La thèse de Burkert est différente et moins universelle. En effet, pour lui le sacrifice n’est pas le reflet et le réceptacle de la violence de la société, il est la violence même faite à l’animal, et cela depuis les temps préhistoriques où celui-ci était chassé. Son approche est évolutionniste, prenant en compte les données du paléolithique pour arriver jusqu’à l’Antiquité, et n’hésitant pas à se baser sur les résultats de l’éthologie. Si pour Girard, les mythes reflètent – si on sait les lire – la violence du meurtre rituel en le justifiant, pour Burkert, les rites sacrificiels gomment la violence par ce qu’il appelle une « comédie de l’innocence ». Pour la première théorie, la violence générale est assumée plus ou moins consciemment, pour la seconde, la violence envers l’animal est dissimulée.
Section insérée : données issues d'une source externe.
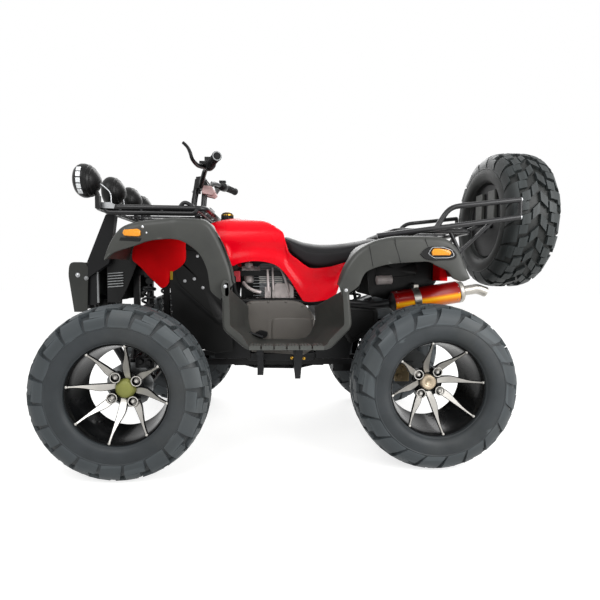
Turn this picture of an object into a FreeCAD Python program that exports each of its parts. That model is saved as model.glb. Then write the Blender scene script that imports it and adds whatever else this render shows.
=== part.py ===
"""Quad bike with a spare tyre carrier.

The machine faces -X, its left side is on -Y and it stands on z = 0. All lengths are in millimetres.
Everything is laid out from the middle of the wheelbase, and at the end the whole model is moved along X so
that its origin is at the centre of its base. Round pieces are built in flat facets.
"""
import FreeCAD, Part
import math
import os

# Driving sizes of the whole machine
WHEELBASE = 1160.0
FRONT_WIDTH = 1210.0
REAR_WIDTH = 1108.0
TYRE_RADIUS = 317.5
BEAD_RADIUS = 172.0
FRONT_TYRE_WIDTH = 185.0
REAR_TYRE_WIDTH = 240.0
SEAT_GAP = 0.3
RUNNING_GAP = 0.3
CUT_OVERRUN = 5.0
ROUND_SIDES = 8
BIG_ROUND_SIDES = 12
LAMP_SIDES = 10
THIN_SIDES = 6
QUARTER_TURN = 90.0
CUBIC_CENTIMETRE = 1000.0

FRONT_X = -WHEELBASE / 2
REAR_X = WHEELBASE / 2
LEFT = -1
RIGHT = 1

# Tyres and rims share one ring of flat facets, a wide and a narrow one for each pitch of the tread
LUG_PITCHES = 15
WIDE_FACET_SHARE = 0.6
LUG_HEIGHT = 14.5
LUG_TAPER_SHARE = 0.8
TREAD_HALF_SHARE = 0.17
SHOULDER_HALF_SHARE = 0.455
SHOULDER_RADIUS_SHARE = 0.915
WALL_RADIUS_SHARE = 0.79
BEAD_HALF_SHARE = 0.36
CASING_WALL = 16.0

# Alloy wheels
RIM_WALL = 7.0
RIM_LIP = 8.0
FRONT_DISH_DEPTH = 115.0
REAR_DISH_DEPTH = 145.0
CAP_RADIUS = 32.0
CAP_LENGTH = 15.0
DISC_RADIUS = 62.0
DISC_THICKNESS = 14.0
SPOKES = 8
SPOKE_ROOT_RADIUS = 48.0
SPOKE_ROOT_WIDTH = 38.0
SPOKE_MIDDLE_WIDTH = 27.0
SPOKE_TIP_WIDTH = 9.0
SPOKE_ROOT_THICKNESS = 13.0
SPOKE_TIP_THICKNESS = 8.0
SPOKE_BOW = 13.0
SPOKE_RISE = 46.0

# Front hubs, knuckles and steering linkage
HUB_FLANGE_RADIUS = 55.0
HUB_FLANGE = 12.0
HUB_RADIUS = 34.0
HUB_LENGTH = 32.0
HUB_BORE = 12.0
BRAKE_DISC_RADIUS = 88.0
BRAKE_DISC_THICKNESS = 4.0
KINGPIN_INSET = 22.0
UPRIGHT_LENGTH = 46.0
UPRIGHT_DEPTH = 36.0
UPRIGHT_HEIGHT = 118.0
BALL_JOINT_RADIUS = 15.0
BALL_JOINT_HEIGHT = 34.0
STEERING_ARM = 70.0
STEERING_ARM_WIDTH = 20.0
STEERING_ARM_THICKNESS = 10.0
STEERING_ARM_RISE = 44.0
TIE_ROD_RADIUS = 6.0
PIN_RADIUS = 4.0
PIN_SPREAD = 15.0
ROD_END_RADIUS = 11.0
ROD_END_THICKNESS = 14.0
ROD_END_PLAY = 1.5
ROD_END_LIFT = 0.8
PIN_OVERRUN = 4.0

# Steering column and handlebar
COLUMN_RADIUS = 14.0
COLUMN_BOTTOM_BACK = 60.0
COLUMN_BOTTOM_Z = 400.0
COLUMN_TOP_BACK = 209.0
COLUMN_TOP_Z = 1128.0
BEARING_RADIUS = 20.0
BEARING_LENGTH = 48.0
HANDLEBAR_RADIUS = 11.0
HANDLEBAR_HALF = 385.0
BAR_RISE = 50.0
BAR_SWEEP = 80.0
BAR_BEND_Y = 150.0
BAR_START_Y = 60.0
BAR_BACK = 34.0
GRIP_RADIUS = 16.0
GRIP_LENGTH = 120.0
CLAMP_WIDTH = 46.0
LEVER_RADIUS = 6.0
LEVER_REACH = 120.0
LEVER_RISE = 46.0
POD_LENGTH = 52.0
POD_RADIUS = 24.0
METER_HALF = 42.0
METER_DEPTH = 54.0
METER_HEIGHT = 50.0

# Frame
RAIL = 24.0
RAIL_INNER = 100.0
LOWER_RAIL_Z = 330.0
UPPER_RAIL_Z = 730.0
RAIL_LEAD = 102.0
LOWER_RAIL_REAR_X = 320.0
UPPER_RAIL_TAIL = 30.0
BULKHEAD_HALF = 65.0
MID_UPRIGHT_X = -238.0
REAR_UPRIGHT_X = 212.0
ARM_RADIUS = 11.0
BUSH_RADIUS = 14.0
BUSH_LENGTH = 40.0
UPPER_ARM_Z = 470.0
LOWER_ARM_Z = 342.0
OUTRIGGER_FRONT_X = -90.0
OUTRIGGER_REAR_X = 62.0
OUTRIGGER_KNEE_Y = 316.0
OUTRIGGER_END_Y = 440.0
POST_FOOT_Z = 315.0
POST_LENGTH = 44.0
STAY_RADIUS = 8.0
STAY_Y = 215.0
COWL_POST_BACK = 60.0
FENDER_STAY_LEAD = 150.0
PANEL_TAB_X = 20.0
SKID_X = -215.0
SKID_LENGTH = 405.0
SKID_DROP = 15.0
SKID_HALF = 118.0
SKID_SHARES = ((0.00, 1.0), (0.12, 1.0), (0.23, 0.2), (0.72, 0.0), (0.88, 1.0), (1.00, 1.0))
LEVER_SHAFT_X = -88.0
LEVER_SHAFT_Z = 470.0
FOOT_LEVER_REACH = 50.0
FOOT_LEVER_RISE = 18.0
FOOT_LEVER_Y = 224.0
FOOT_LEVER_PAD = 34.0

# Shock absorbers
SPRING_RADIUS = 27.0
DAMPER_RADIUS = 17.0
SPRING_COILS = 4
SHOCK_FOOT_Y = 232.0
SHOCK_HEAD_Y = 150.0
SHOCK_HEAD_Z = 705.0
REAR_SHOCK_HEAD_X = 330.0
REAR_SHOCK_FOOT_X = 420.0

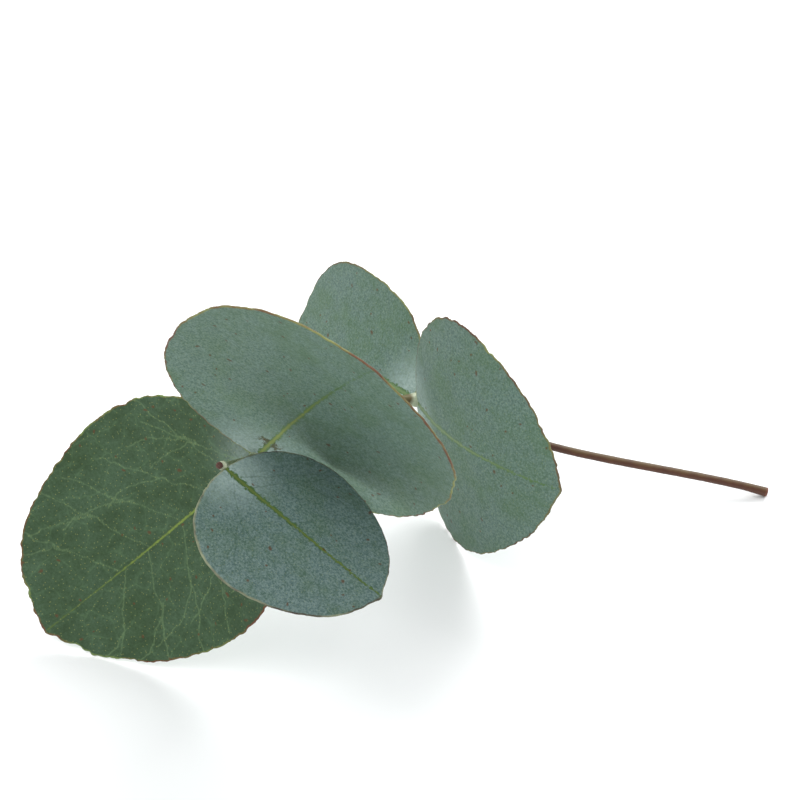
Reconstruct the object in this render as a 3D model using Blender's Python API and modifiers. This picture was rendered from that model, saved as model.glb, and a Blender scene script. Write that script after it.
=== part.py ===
"""A short cut branch of silver-dollar eucalyptus, lying on a flat surface.

The stem runs up from its cut end to its tip and carries its stalkless round leaves at three
joints, in crossed pairs. The last joint has lost one leaf of its pair, and a dried bud ends it.
Units are metres, +Z is up, and the surface is at Z = 0.
"""
import math

import bmesh
import bpy
from mathutils import Euler, Vector

MM = 0.001

# The surface's origin, seen from the cut end of the stem: under the middle of the branch.
CENTRE_FROM_CUT_END = Vector((-73.5, -22.6, 0.0)) * MM

# Stem: half thickness at each joint, and how high above the surface the joints stand.
CUT_END_RADIUS = 1.05 * MM
LOWER_RADIUS = 0.88 * MM
MIDDLE_RADIUS = 0.72 * MM
TIP_RADIUS = 0.50 * MM
FLARE_LENGTH = 5.0 * MM
CUT_END = Vector((0.0, 0.0, 1.0)) * MM
LAST_STRAIGHT = Vector((-45.0, 2.9, 11.1)) * MM
LOWER_JOINT = Vector((-71.0, 4.5, 21.5)) * MM
MIDDLE_JOINT = Vector((-100.7, -40.0, 44.5)) * MM
TIP_JOINT = Vector((-105.6, -57.1, 57.1)) * MM
JOINT_BEND = 0.30
STEM_SIDES_LEVEL = 3
STEM_STEPS = 6

# Leaves and bud.
BLADE_THICKNESS = 0.40 * MM
CLEARANCE = 0.30 * MM
BLADE_GRID = 15
BUD_LENGTH = 1.7 * MM
BUD_WIDTH = 1.3 * MM
BUD_LEAN = 0.2 * MM
BUD_SEGMENTS = 16
BUD_RINGS = 10


def clear_scene():
    for old in list(bpy.data.objects):
        bpy.data.objects.remove(old, do_unlink=True)


def plain_material(name, colour, roughness):
    material = bpy.data.materials.new(name)
    material.use_nodes = True
    shader = material.node_tree.nodes["Principled BSDF"]
    shader.inputs["Base Color"].default_value = (*colour, 1.0)
    shader.inputs["Roughness"].default_value = roughness
    shader.inputs["Metallic"].default_value = 0.0
    return material


def add_to_branch(piece, collection, origin, material):
    """Put a piece in the branch's collection, under its origin, with its own material."""
    for other in list(piece.users_collection):
        other.objects.unlink(piece)
    collection.objects.link(piece)
    piece.parent = origin
    piece.data.materials.append(material)
    return piece


def make_stem():
    """One tube through the joints, thickest at the cut end, with a slight bend at each joint."""
    stops = [
        (CUT_END, CUT_END_RADIUS),
        (CUT_END + (LOWER_JOINT - CUT_END).normalized() * FLARE_LENGTH, LOWER_RADIUS),
        (LAST_STRAIGHT, LOWER_RADIUS),
        (LOWER_JOINT, LOWER_RADIUS),
        (MIDDLE_JOINT, MIDDLE_RADIUS),
        (TIP_JOINT, TIP_RADIUS),
    ]
    curve = bpy.data.curves.new("stem", "CURVE")
    curve.dimensions = "3D"
    curve.bevel_depth = LOWER_RADIUS
    curve.bevel_resolution = STEM_SIDES_LEVEL
    curve.resolution_u = STEM_STEPS
    curve.use_fill_caps = True
    spline = curve.splines.new("BEZIER")
    spline.bezier_points.add(len(stops) - 1)
    last = len(stops) - 1
    for index, (place, radius) in enumerate(stops):
        point = spline.bezier_points[index]
        before = stops[max(index - 1, 0)][0]
        after = stops[min(index + 1, last)][0]
        along = (after - place).normalized() + (place - before).normalized()
        along.normalize()
        point.co = place
        point.radius = radius / LOWER_RADIUS
        point.handle_left_type = "FREE"
        point.handle_right_type = "FREE"
        point.handle_left = place - along * (place - before).length * JOINT_BEND
        point.handle_right = place + along * (after - place).length * JOINT_BEND
    return bpy.data.objects.new("stem", curve)


def make_leaf(name, joint, joint_radius, heading, rise, roll, length, width,
              tip_lift, edge_lift, twist, base_fullness, shoulder):
    """A round blade, its base just clear of the stem at a joint.

    heading is the compass direction of the midrib, rise its slope and roll the blade's turn
    about it, all in degrees. Sizes are in millimetres: tip_lift is how far the tip curls
    towards the upper face, edge_lift how far both sides cup, and twist how far one side of
    the tip is turned up. base_fullness and shoulder widen the blade near its base and tip.
    """
    blade = bmesh.new()
    bmesh.ops.create_grid(blade, x_segments=BLADE_GRID, y_segments=BLADE_GRID, size=1.0)
    start = joint_radius + CLEARANCE + 0.5 * BLADE_THICKNESS
    reach = length * MM - start
    half_width = 0.5 * width * MM
    for vert in blade.verts:
        across = vert.co.x * math.sqrt(1.0 - 0.5 * vert.co.y ** 2)
        baseward = vert.co.y * math.sqrt(1.0 - 0.5 * vert.co.x ** 2)
        fullness = 1.0 + base_fullness * baseward + shoulder * (2.0 * baseward ** 2 - 1.0)
        side = across * fullness
        along = (start + reach * 0.5 * (1.0 - baseward)) / (length * MM)
        lift = edge_lift * side ** 2 + tip_lift * along ** 2 + twist * side * along
        vert.co = (half_width * side, along * length * MM, lift * MM)
    bmesh.ops.recalc_face_normals(blade, faces=blade.faces)
    mesh = bpy.data.meshes.new(name)
    blade.to_mesh(mesh)
    blade.free()
    mesh.shade_smooth()
    leaf = bpy.data.objects.new(name, mesh)
    leaf.rotation_mode = "YXZ"
    turn = (math.radians(rise), math.radians(roll), math.radians(heading - 90.0))
    leaf.rotation_euler = Euler(turn, "YXZ")
    leaf.location = joint
    skin = leaf.modifiers.new("thickness", "SOLIDIFY")
    skin.thickness = BLADE_THICKNESS
    skin.offset = 0.0
    skin.use_even_offset = True
    return leaf


def make_bud(name, last_leaf):
    """The dried bud past the end of the stem, an egg shape leaning away from the last leaf."""
    along = (TIP_JOINT - MIDDLE_JOINT).normalized()
    midrib = last_leaf.rotation_euler.to_matrix().col[1]
    shape = bmesh.new()
    bmesh.ops.create_uvsphere(shape, u_segments=BUD_SEGMENTS, v_segments=BUD_RINGS, radius=0.5)
    for vert in shape.verts:
        vert.co = (vert.co.x * BUD_WIDTH, vert.co.y * BUD_WIDTH, vert.co.z * BUD_LENGTH)
    mesh = bpy.data.meshes.new(name)
    shape.to_mesh(mesh)
    shape.free()
    mesh.shade_smooth()
    bud = bpy.data.objects.new(name, mesh)
    bud.rotation_mode = "QUATERNION"
    bud.rotation_quaternion = along.to_track_quat("Z", "Y")
    bud.location = TIP_JOINT + along * (CLEARANCE + 0.5 * BUD_LENGTH) - midrib * BUD_LEAN
    return bud


clear_scene()
branch = bpy.data.collections.new("eucalyptus_branch")
bpy.context.scene.collection.children.link(branch)
origin = bpy.data.objects.new("branch_origin", None)
origin.location = -CENTRE_FROM_CUT_END
branch.objects.link(origin)

bark = plain_material("bark", (0.16, 0.07, 0.035), 0.62)
green_blade = plain_material("green_blade", (0.065, 0.125, 0.060), 0.50)
waxy_blade = plain_material("waxy_blade", (0.130, 0.215, 0.165), 0.60)
blue_blade = plain_material("blue_blade", (0.090, 0.155, 0.135), 0.60)
dried_bud = plain_material("dried_bud", (0.060, 0.030, 0.025), 0.80)

add_to_branch(make_stem(), branch, origin, bark)

leaf_back = make_leaf(
    "leaf_back", LOWER_JOINT, LOWER_RADIUS,
    heading=135.0, rise=-3.0, roll=-56.0, length=41.0,
    width=41.1, tip_lift=-8.0, edge_lift=2.0, twist=2.8, base_fullness=-0.06, shoulder=0.10)
add_to_branch(leaf_back, branch, origin, waxy_blade.copy())

leaf_side = make_leaf(
    "leaf_side", LOWER_JOINT, LOWER_RADIUS,
    heading=-75.0, rise=10.7, roll=91.5, length=43.3,
    width=48.5, tip_lift=-16.1, edge_lift=-1.5, twist=3.9, base_fullness=0.27, shoulder=0.01)
add_to_branch(leaf_side, branch, origin, waxy_blade.copy())

leaf_down = make_leaf(
    "leaf_down", MIDDLE_JOINT, MIDDLE_RADIUS,
    heading=155.5, rise=-54.1, roll=-68.0, length=55.1,
    width=50.2, tip_lift=20.1, edge_lift=2.0, twist=4.1, base_fullness=0.12, shoulder=0.03)
add_to_branch(leaf_down, branch, origin, green_blade)

leaf_up = make_leaf(
    "leaf_up", MIDDLE_JOINT, MIDDLE_RADIUS,
    heading=-31.5, rise=56.0, roll=106.0, length=54.5,
    width=61.0, tip_lift=13.2, edge_lift=4.0, twist=4.2, base_fullness=0.03, shoulder=0.08)
add_to_branch(leaf_up, branch, origin, waxy_blade)

leaf_tip = make_leaf(
    "leaf_tip", TIP_JOINT, TIP_RADIUS,
    heading=-36.0, rise=-22.0, roll=-11.0, length=36.0,
    width=39.8, tip_lift=-0.8, edge_lift=-1.5, twist=-1.2, base_fullness=0.18, shoulder=0.03)
add_to_branch(leaf_tip, branch, origin, blue_blade)

add_to_branch(make_bud("bud", leaf_tip), branch, origin, dried_bud)
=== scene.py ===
"""A short cut branch of silver-dollar eucalyptus, lying on a white table."""
import math

import bpy
from mathutils import Euler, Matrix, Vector


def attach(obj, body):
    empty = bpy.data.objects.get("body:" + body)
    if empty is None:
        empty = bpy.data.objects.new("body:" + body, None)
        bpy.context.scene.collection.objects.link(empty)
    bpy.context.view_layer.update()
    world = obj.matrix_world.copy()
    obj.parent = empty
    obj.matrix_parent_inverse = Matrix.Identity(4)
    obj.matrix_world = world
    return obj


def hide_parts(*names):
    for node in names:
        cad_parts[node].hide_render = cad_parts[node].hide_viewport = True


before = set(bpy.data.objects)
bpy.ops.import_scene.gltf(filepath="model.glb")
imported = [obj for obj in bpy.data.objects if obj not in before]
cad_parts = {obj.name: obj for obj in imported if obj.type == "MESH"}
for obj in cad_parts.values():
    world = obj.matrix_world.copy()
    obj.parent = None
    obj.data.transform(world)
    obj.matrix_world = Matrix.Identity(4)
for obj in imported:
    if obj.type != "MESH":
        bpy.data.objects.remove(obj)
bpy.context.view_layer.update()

MM = 0.001


# --- Table, light and camera -------------------------------------------------------------
# A white table top that runs on as the backdrop, under a large soft light and a bright white
# room. None of it is part of the branch.
def linear(hex_colour):
    """An sRGB hex colour as linear red, green, blue and a full alpha."""
    values = [int(hex_colour[i:i + 2], 16) / 255 for i in (1, 3, 5)]
    curve = [v / 12.92 if v <= 0.04045 else ((v + 0.055) / 1.055) ** 2.4 for v in values]
    return (*curve, 1.0)


def put(tree, kind, inputs=None, out=0, **settings):
    """Add a node, set it up, fill its inputs with values or links, and give back an output."""
    node = tree.nodes.new(kind)
    for name, value in settings.items():
        setattr(node, name, value)
    for key, value in (inputs or {}).items():
        if isinstance(value, bpy.types.NodeSocket):
            tree.links.new(value, node.inputs[key])
        else:
            node.inputs[key].default_value = value
    return node.outputs[out] if len(node.outputs) else node


def empty_material(name):
    """A new material with its Principled shader and its tree."""
    material = bpy.data.materials.new(name)
    material.use_nodes = True
    tree = material.node_tree
    return material, tree, tree.nodes["Principled BSDF"]


TABLE_SIZE = 6.0
bpy.ops.mesh.primitive_plane_add(size=TABLE_SIZE)
table = bpy.context.active_object
table.name = "table"
table_paint, table_tree, table_shader = empty_material("white matt board")
table_shader.inputs["Base Color"].default_value = linear("#F5F6F6")
table_shader.inputs["Roughness"].default_value = 0.75
table.data.materials.append(table_paint)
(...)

La première propose une clé pour saisir le sacrifice humain et animal, donc la violence humaine, la seconde cherche une origine au sacrifice animal.La communication de Smith est fort différente car l’historien ne reconnaît pas le sacrifice comme spécifiquement violent. S’appuyant sur une thèse plus ancienne, il comprend la pratique du sacrifice animal comme étant liée à la domestication des animaux. Si cela permet d’expliquer en partie ce type de sacrifice, il n’en est rien en ce qui concerne le sacrifice humain. La courte communication de Rosaldo est en quelque sorte là pour pallier ce manque puisqu’il évoque la pratique de la chasse aux têtes chez une population des Philippines. Ainsi, le sacrifice humain pourrait être lié à ce type de pratique entre la guerre et la vendetta – bien que cela repose surtout la lourde question du cannibalisme et que le sacrifice humain peut être tout aussi multiple que le sacrifice animal.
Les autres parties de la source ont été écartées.